The Women on Boards Directive, negotiated by S&D MEPs Evelyn Regner and Lara Wolters, will introduce an open and transparent procedure to ensure a minimum of 40% of women in non-executive boards of EU companies by 2026. For member states it introduces quotas in both executive and non-executive boards, with the overall minimum requirement being 33%. Member states will also have to set up a penalty system for companies failing to comply with the new laws.

The vote on the gender balance among non-executive directors of companies listed on stock exchanges took place today at midday in a joint meeting of the legal affairs committee and the women’s rights and gender equality committee. In next week’s plenary session, the European Parliament will hold the final debate on the Women on Boards Directive before it is signed into law on Wednesday.

Evelyn Regner, S&D MEP and the European Parliament’s negotiator on the Women on Boards Directive in the women’s rights and gender equality committee, said:

“This is a great success for the S&Ds, who for over a decade have led the calls and negotiations for this landmark law to improve gender equality among both non-executive and executive directors of companies in the EU. But this is also a great asset for European businesses, because the most successful companies are those that have the most diverse boards of directors. Their perspective widens, their company culture changes for the better. The latest data from the European Institute for Gender Equality confirms that only binding measures are a game changer for women.”

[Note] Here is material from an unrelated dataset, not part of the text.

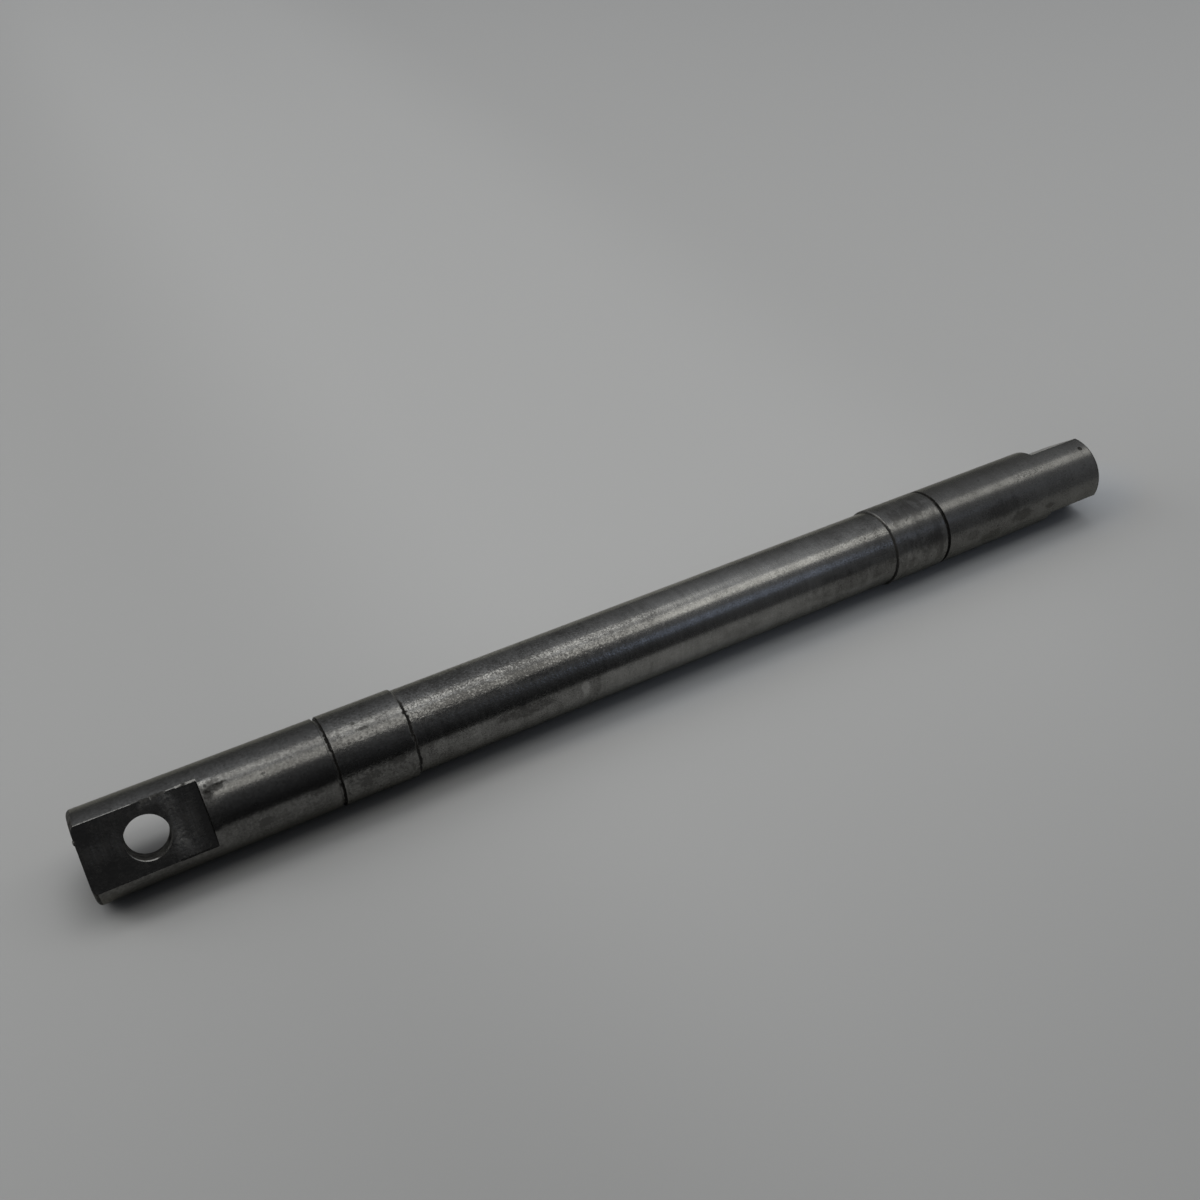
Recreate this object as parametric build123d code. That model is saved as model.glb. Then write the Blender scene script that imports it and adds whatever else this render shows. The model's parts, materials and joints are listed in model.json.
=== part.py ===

Lara Wolters, S&D MEP and the European Parliament’s negotiator on the Women on Boards Directive in the legal affairs committee, said:

“Despite years of roadblocks, EU governments finally agreed to our ambitious proposals that will push for progress on gender equality in all 27 member states at the same time. With binding measures to increase the number of women on boards, European companies will be more diverse not just at the top, but trickling down to more women in management and overall. More diverse boards shaping the decisions is good for companies, good for society and good for women.”

Note to editors:

Today, only 30.6% of board members in the EU’s largest publicly listed companies are women, with significant differences among member states (from 45.3% in France to 8.5% in Cyprus).

Currently only 7 member states have binding legislations regarding women on boards, 9 member states have no measures at all, and 10 have only soft measures.

Figures show that government action makes a difference: starting from a similar level (13%), the proportion of women on boards rose to 36.4% (+23.0 pp) in those countries that took legislative action, to 30.3% (+17.3 pp) in countries that implemented soft measures and to only 16.6% (+2.8 pp) in those that took no action.